Amirkabir Petrochemical Company
- Type: Subsidiary
- Industry: Petrochemical
- Founded: Spring 2005
- Founder: National Petrochemical Company
- Headquarters: Imam Khomeini Port Special Economic Zone, Iran
- Key people: Hesam Khoshbinfar, CEO
- Products: Chemicals
- Owner: Refah Capital Development Company 51%
- Website: www.akpc.ir/en/home

= Amirkabir petrochemical company =

Amirkabir Petrochemical Company (شرکت پتروشیمی امیرکبیر) is an Iranian petrochemical company located in Bandar Imam in southern Iran in the Petrochemical Special Economic Zone and northwest of Bandar Imam Petrochemical Complex on 55 hectares of land.

==History==
In 1998, the National Petrochemical Company of Iran established Amirkabir Petrochemical Company to implement the Sixth Olefin project. Subsequently, Amirkabir Petrochemical Company implemented the Sixth Olefin project on 55 hectares of land in the Imam Khomeini Port Special Economic Zone, which was finally commissioned in 2005.

== Geographical Location ==
Amirkabir Petrochemical Complex is located in Bandar Imam in the south of the Petrochemical Special Economic Zone and approximately northwest of Bandar Imam Petrochemical Complex in Site 4; on 55 hectares of land.

== Products ==
Amir Kabir Company produces various types of light, heavy and linear light polyethylene. Amirkabir Petrochemical is known as the producer of the widest range of polyethylene products in Iran.

== Production Units ==
This unit officially went into operation in June 2005 and started production. The ethylene unit is designed to produce 520,000 tons of ethylene gas and 154,000 tons of propylene annually.

The heavy polyethylene (HD) unit is the first unit commissioned at Amirkabir Petrochemical in Imam Khomeini Port Special Economic Zone in 2002. The production capacity of the HD polyethylene unit is 140,000 tons per year and the products of this unit cover about 18 different grades including: EX1, CRP100N, CRP100B, EX2, EX3, EX4, EX5, BL2, BL3, BL4, BL5, BL6, BL7, BL8, I1, I2, I3 and I4. The heavy polyethylene unit consists of 9 sections. Sections 100 to 400 are known as polymer sections and sections 500 to 700 as pelletizing sections. This unit is exclusively certified with PE100 for heavy polyethylene product from Bodycot and also Food Grade Contact.

The light polyethylene (LD) unit was built under Lyondellbasell license, in cooperation with Daelim South Korea, Simon Carves UK and Namvaran Iran, and commissioned in February 2011. Production is by radical chain polymerization in Tubular reactor. The design capacity of this unit is 300,000 tons per year.

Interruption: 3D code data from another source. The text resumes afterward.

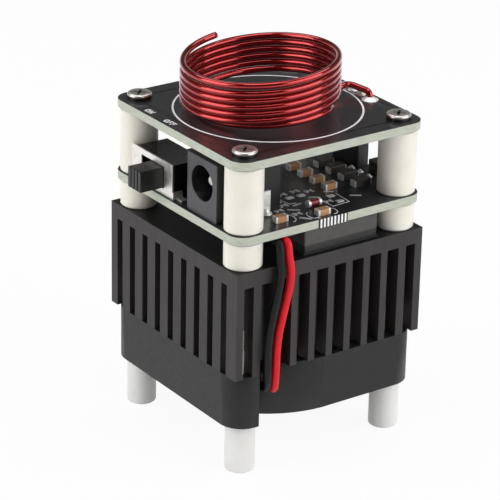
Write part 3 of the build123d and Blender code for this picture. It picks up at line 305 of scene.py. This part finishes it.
MATERIALS = {
    "board": make_board("board", 0.3, 0.4, 0.5),
    "control_board": make_board("control_board_mask", 0.35, 0.5, 0.3),
    "enamel": make_enamel(),
    "heatsink": make_heatsink(),
    "nylon": make_nylon("nylon", (0.89, 0.86, 0.77)),
    "nylon_foot": make_nylon("nylon_foot", (0.86, 0.855, 0.84)),
    "fan": moulded("fan_plastic", (0.013, 0.013, 0.0135), 0.42, Specular_IOR_Level=0.35),
    "mould": moulded("moulded_epoxy", (0.085, 0.074, 0.066), 0.40, 9000.0, 0.00001),
    "mould_dark": moulded("moulded_epoxy_dark", (0.010, 0.0095, 0.0095), 0.45),
    "package": make_package(),
    "switch": moulded("switch_plastic", (0.007, 0.007, 0.0075), 0.26),
    "handle": moulded("handle_plastic", (0.009, 0.009, 0.009), 0.36),
    "jack": make_jack(),
    "ceramic": moulded("ceramic", (0.56, 0.30, 0.15), 0.35, 9000.0, 0.00001),
    "glass": make_glass(),
    "lead_red": make_sleeve("lead_red", (0.70, 0.004, 0.014), 0.42),
    "lead_black": make_sleeve("lead_black", (0.003, 0.003, 0.0035), 0.55),
    "screw": make_screw(),
    "tin": plated("tin", (0.86, 0.86, 0.84), 0.3),
    "plate": plated("plate_steel", (0.90, 0.875, 0.85), 0.46, (1, 1, 1), 1500.0, 0.0),
    "copper": plated("winding_copper", (0.55, 0.22, 0.09), 0.3),
    "bronze": plated("sleeve_bronze", (0.50, 0.33, 0.16), 0.4),
    "steel": plated("ground_steel", (0.62, 0.62, 0.63), 0.2, (1, 1, 10)),
    "magnet": moulded("magnet", (0.05, 0.045, 0.04), 0.6),
    "pad": moulded("thermal_pad", (0.020, 0.020, 0.021), 0.8),
    "silk": moulded("silk", (0.86, 0.86, 0.88), 0.5, 9000.0, 0.0, 0.05),
    "silk_dim": moulded("silk_dim", (0.62, 0.63, 0.64), 0.5, 9000.0, 0.0, 0.08),
    "solder": moulded("solder", (0.93, 0.93, 0.92), 0.3, 2000.0, 0.00001, 0.05, Metallic=0.4),
    "label": moulded("label_paper", (0.72, 0.72, 0.70), 0.6),
    "saw_burr": moulded("saw_burr", (0.30, 0.29, 0.28), 0.45),
}


def paint(thing, key):
    thing.data.materials.clear()
    thing.data.materials.append(MATERIALS[key].material)


# ================================================================ mesh helpers
def add_mesh(name, build, key, smooth=True):
    """Makes a piece from a function that fills a bmesh, in millimetres."""
    mesh = bpy.data.meshes.new(name)
    shape = bmesh.new()
    build(shape)
    bmesh.ops.remove_doubles(shape, verts=shape.verts, dist=0.0005)
    bmesh.ops.recalc_face_normals(shape, faces=shape.faces)
    bmesh.ops.scale(shape, vec=(MM, MM, MM), verts=shape.verts)
    shape.to_mesh(mesh)
    shape.free()
    piece = bpy.data.objects.new(name, mesh)
    bpy.context.scene.collection.objects.link(piece)
    for polygon in mesh.polygons:
        polygon.use_smooth = smooth
    paint(piece, key)
    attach(piece, BASE)
    return piece


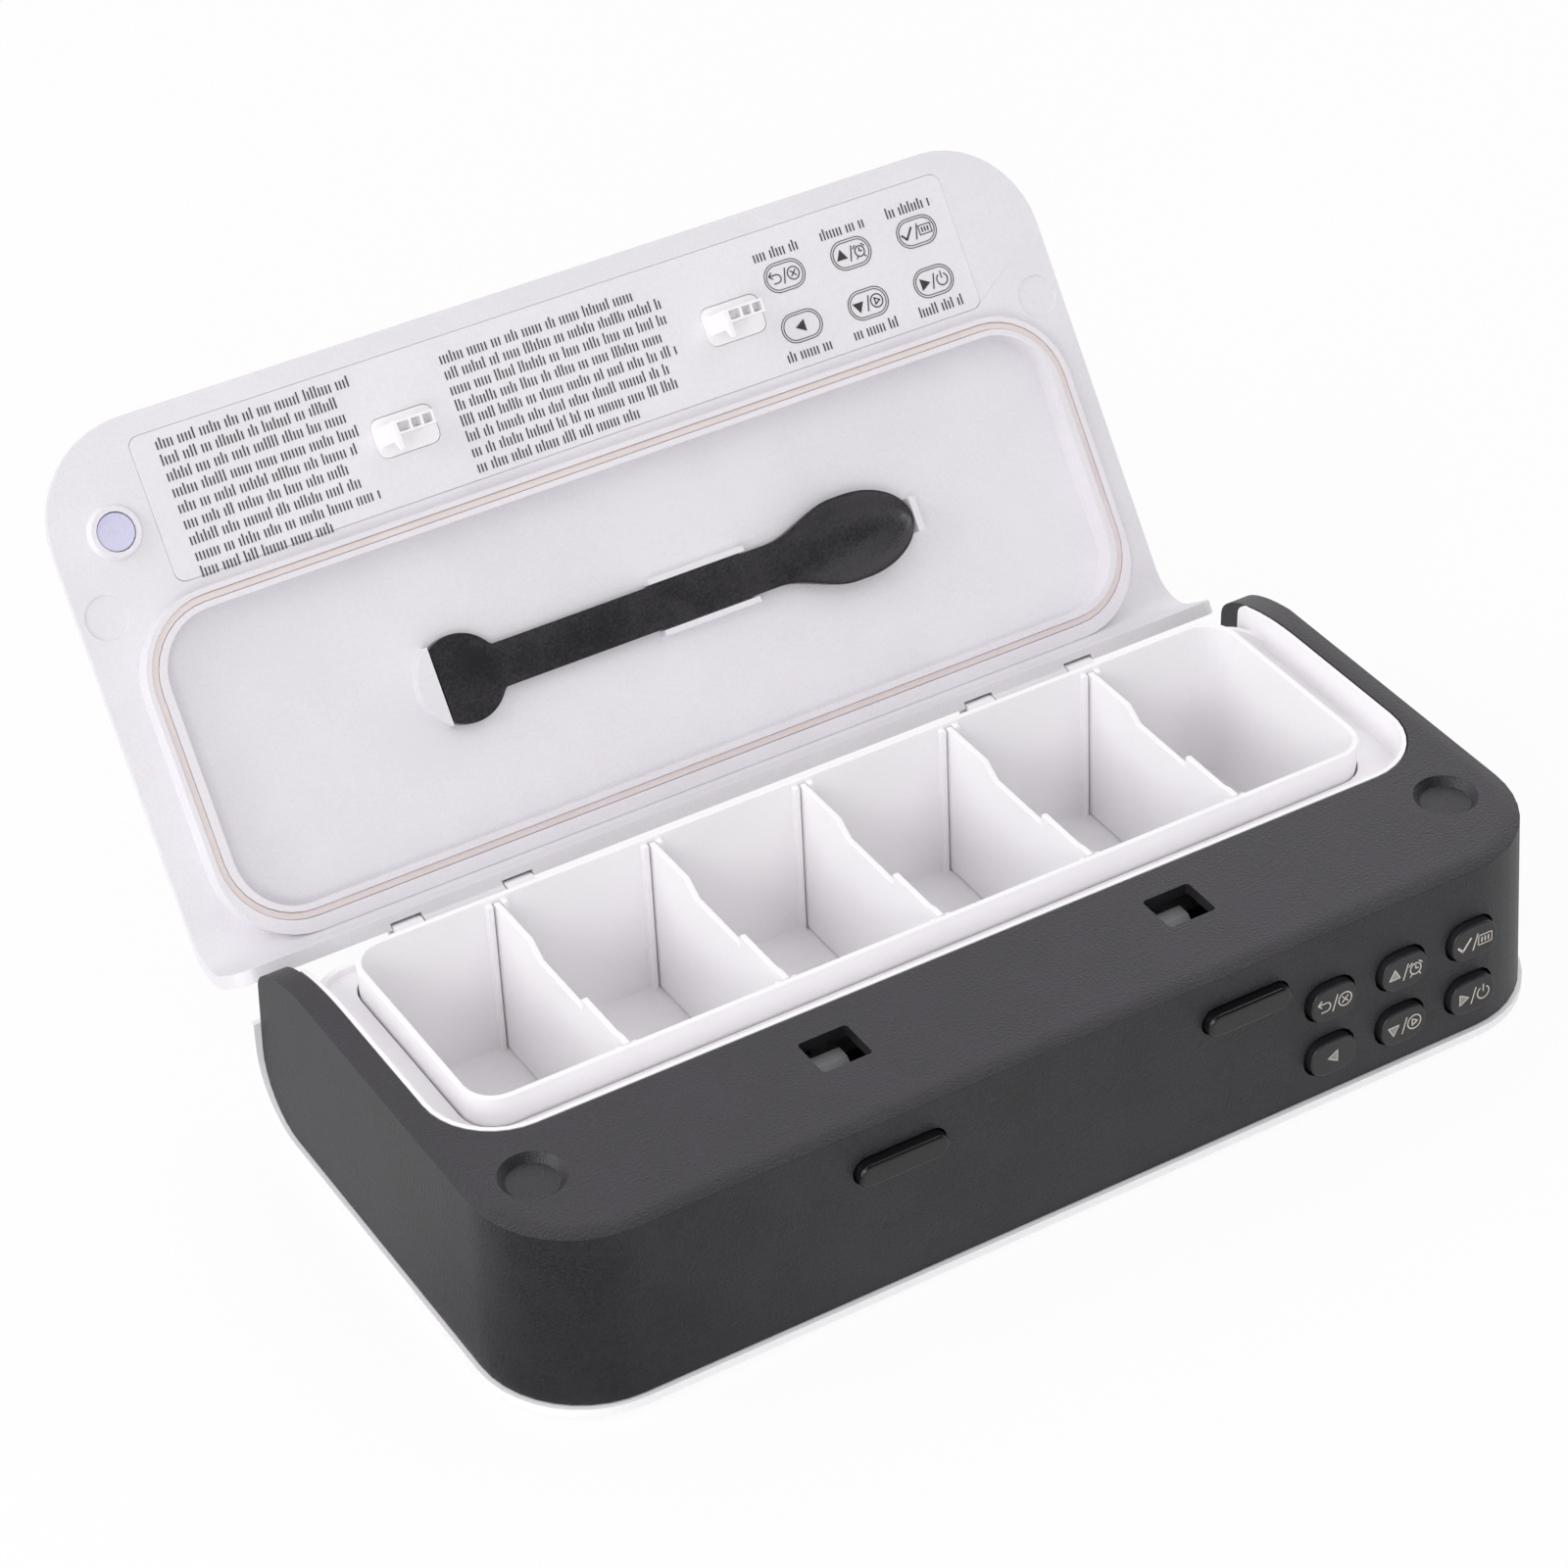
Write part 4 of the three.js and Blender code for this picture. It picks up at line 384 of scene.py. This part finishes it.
def make_spoon():
    head_end = HEAD_X + HEAD_RADIUS
    shaft_end = head_end + SHAFT_STEP * SHAFT_STEPS
    stations = [CUT_X + (head_end - CUT_X) * sine_share(i, HEAD_STEPS) for i in range(HEAD_STEPS + 1)]
    stations += [head_end + SHAFT_STEP * i for i in range(1, SHAFT_STEPS + 1)]
    stations += [shaft_end + (BOWL_X - shaft_end) * i / NECK_STEPS for i in range(1, NECK_STEPS + 1)]
    stations += [BOWL_X + BOWL_HALF_LENGTH * sine_share(i, TIP_STEPS) for i in range(1, TIP_STEPS + 1)]
    rings = [spoon_section(x) for x in stations]
    vertices = [on_lid(x, SPOON_U + v, w) for ring in rings for x, v, w in ring]
    faces = tube_faces(len(rings), len(rings[0]))
    body, slot = "stored_spoon", "charcoal_plastic"
    piece = add_piece("moulded_spoon", vertices, faces, spoon_black, body, smooth=True)
    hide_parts("spoon")
    round_edges(piece, SPOON_ROUND, SPOON_ANGLE)


make_spoon()


# Printed drawings: flat shapes a hair above a face, in millimetres across and up it.
PRINT_RISE = 0.04
PRINT_ROOT = 0.05
RING_STEPS, LEAST_STEPS = 28, 4
STROKE = 0.25


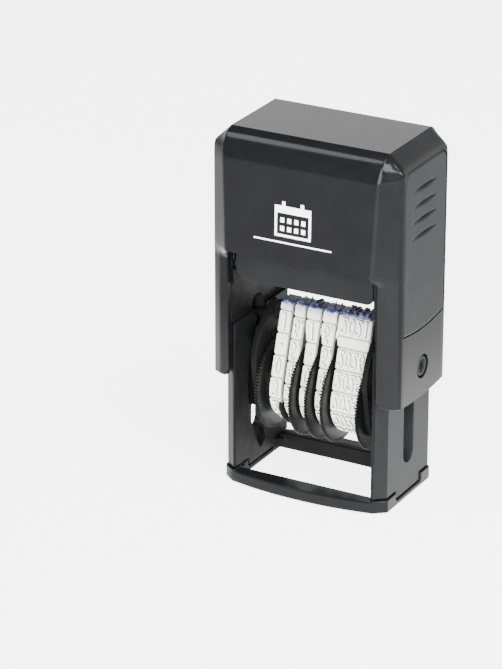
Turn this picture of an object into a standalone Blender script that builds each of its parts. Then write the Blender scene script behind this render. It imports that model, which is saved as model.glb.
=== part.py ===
"""Self inking date stamp: a cap that slides on a frame and turns the date unit from the pad to the paper.

Metres, +Z up, +Y to the back. The origin is on the surface the stamp stands on, under its middle.
The rest pose is the storage pose: the cap is up and the types face the ink pad.
"""
import math

import bmesh
import bpy
from mathutils import Matrix, Vector

# ---------------------------------------------------------------- driving dimensions
GAP = 0.0003                 # clearance between pieces that touch
RUN = 0.0003                 # radial clearance of a shaft in its hole
PAST = 0.001                 # how far a cutter runs past the wall it cuts

# Date unit
BAND_WIDTHS = (0.00275, 0.00245, 0.00245, 0.00245, 0.0068)   # day tens, day, month tens, month, year
SHOULDER_WIDTHS = (0.0011, 0.0, 0.0, 0.0, 0.0)               # plain hub between a disc and its band
DISC_ON_LEFT = (True, False, False, False, False)            # the side of each wheel its disc is on
BAND_PLAY = 0.0001           # band to the disc beside it
BAND_THICKNESS = 0.0013      # backing and raised types together
DISC_RADIUS = 0.0102         # thumb disc of a date wheel
DISC_THICKNESS = 0.0006
BAND_OUTER_RADIUS = 0.0076   # band surface where it runs round its wheel
NOSE_INNER_RADIUS = 0.0002   # inside of a band at the two edges of the type face
TYPE_FACE_DEPTH = 0.0024     # flat of the type face, front to back
TYPE_RADIUS = 0.0094         # from the swivel axle up to the type face
SHAFT_DROP = 0.0095          # from the swivel axle down to the wheel shaft
SHAFT_RADIUS = 0.0015
SHAFT_HEAD = 0.0007          # thickness of the shaft's head
SHAFT_HEAD_LIP = 0.0009      # head beyond the shaft, all round
SHAFT_TIP = 0.0002           # chamfer on the shaft's end
CLIP_RADIUS = 0.0026         # push-on clip that holds the shaft
CLIP_THICKNESS = 0.0004
CLIP_GRIP = 0.00005          # clip's bore to the shaft
SEPARATOR_RADIUS = 0.0083    # finger between the first two bands
SEPARATOR_THICKNESS = 0.0002
SEPARATOR_HUB_RADIUS = 0.0030
SEPARATOR_START = 196        # the finger's front and lower edge, in degrees round the wheel shaft
SEPARATOR_END = 262
BRIDGE_HEIGHT = 0.0034       # bar under the type face
BRIDGE_SPREAD = 0.0008       # bar wider at its foot, each side
BRIDGE_EDGE = 0.0004
CHEEK_THICKNESS = 0.0013
CHEEK_RADIUS = 0.0089        # front and back edge of a cheek about its middle
CHEEK_MIDDLE_DROP = 0.0028   # that middle below the swivel axle
AXLE_SHANK_RADIUS = 0.00175
AXLE_HEAD_RADIUS = 0.0022
AXLE_COLLAR_RADIUS = 0.0030
AXLE_COLLAR = 0.0009         # thickness of the collar against the cheek
AXLE_SETBACK = 0.0002        # axle's end inside the cap's side
AXLE_EYE_RADIUS = 0.0009     # blind hole in the end of the axle
AXLE_EYE_DEPTH = 0.0014
CAM_ARM = 0.0042             # from the swivel axle to the guide pin
CAM_PIN_RADIUS = 0.0011
CAM_GROOVE_DEPTH = 0.0012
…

The linear low-density polyethylene (LLD) unit was commissioned in September 2005. The feedstocks consumed in this unit are ethylene and hydrogen from the ethylene unit, and butene-1 from the B1 unit. This unit is based on INOVENN G method and BP license, later renamed INEOSS. This unit is designed for 32.5 tons per hour for 8,000 working hours amounting to 260,000 tons per year of LL0209 grade.

The butadiene (BD) unit was commissioned in 2005 and licensed by BASF Germany. This unit is designed to produce 50,000 tons of butadiene and its feedstock is 105,000 tons of C4 CUT from the ethylene unit, from which BD is separated in this unit. This material is the main raw material for ABS, PBR and SBR synthetic rubbers used to manufacture automotive tires and any rubber.

The butene-1 (B1) unit was commissioned in 2004 to produce butene-1 as comonomer or co-monomers in polyethylene units such as linear low-density polyethylene and heavy polyethylene, which use butene-1 to adjust polymer density. The feedstock for this unit is ethylene supplied by the ethylene unit. The nominal capacity of this unit is 20,000 tons and actual production is 20,000 tons. Its by-products are C6 and C6 PLUS (hexene compounds) which are returned to the ethylene unit and used in the gasoline unit. The B1 unit license is also from Axens France, a branch of IFP. In addition to other Amirkabir Petrochemical management system standards, this unit is exclusively certified with REACH certificate from CHEM SERVICE company according to European standards for butene-1 product.

== Shareholders ==
The shareholders of Amirkabir Petrochemical consist of 10 major companies. Refah Capital Development Company with 51%, Civil Servants Pension Fund Investment Company with 13%, Navid Zar Shimi Industrial Company with 20%, and Saderafar Company with 9% own the largest shares among the 10 shareholding companies.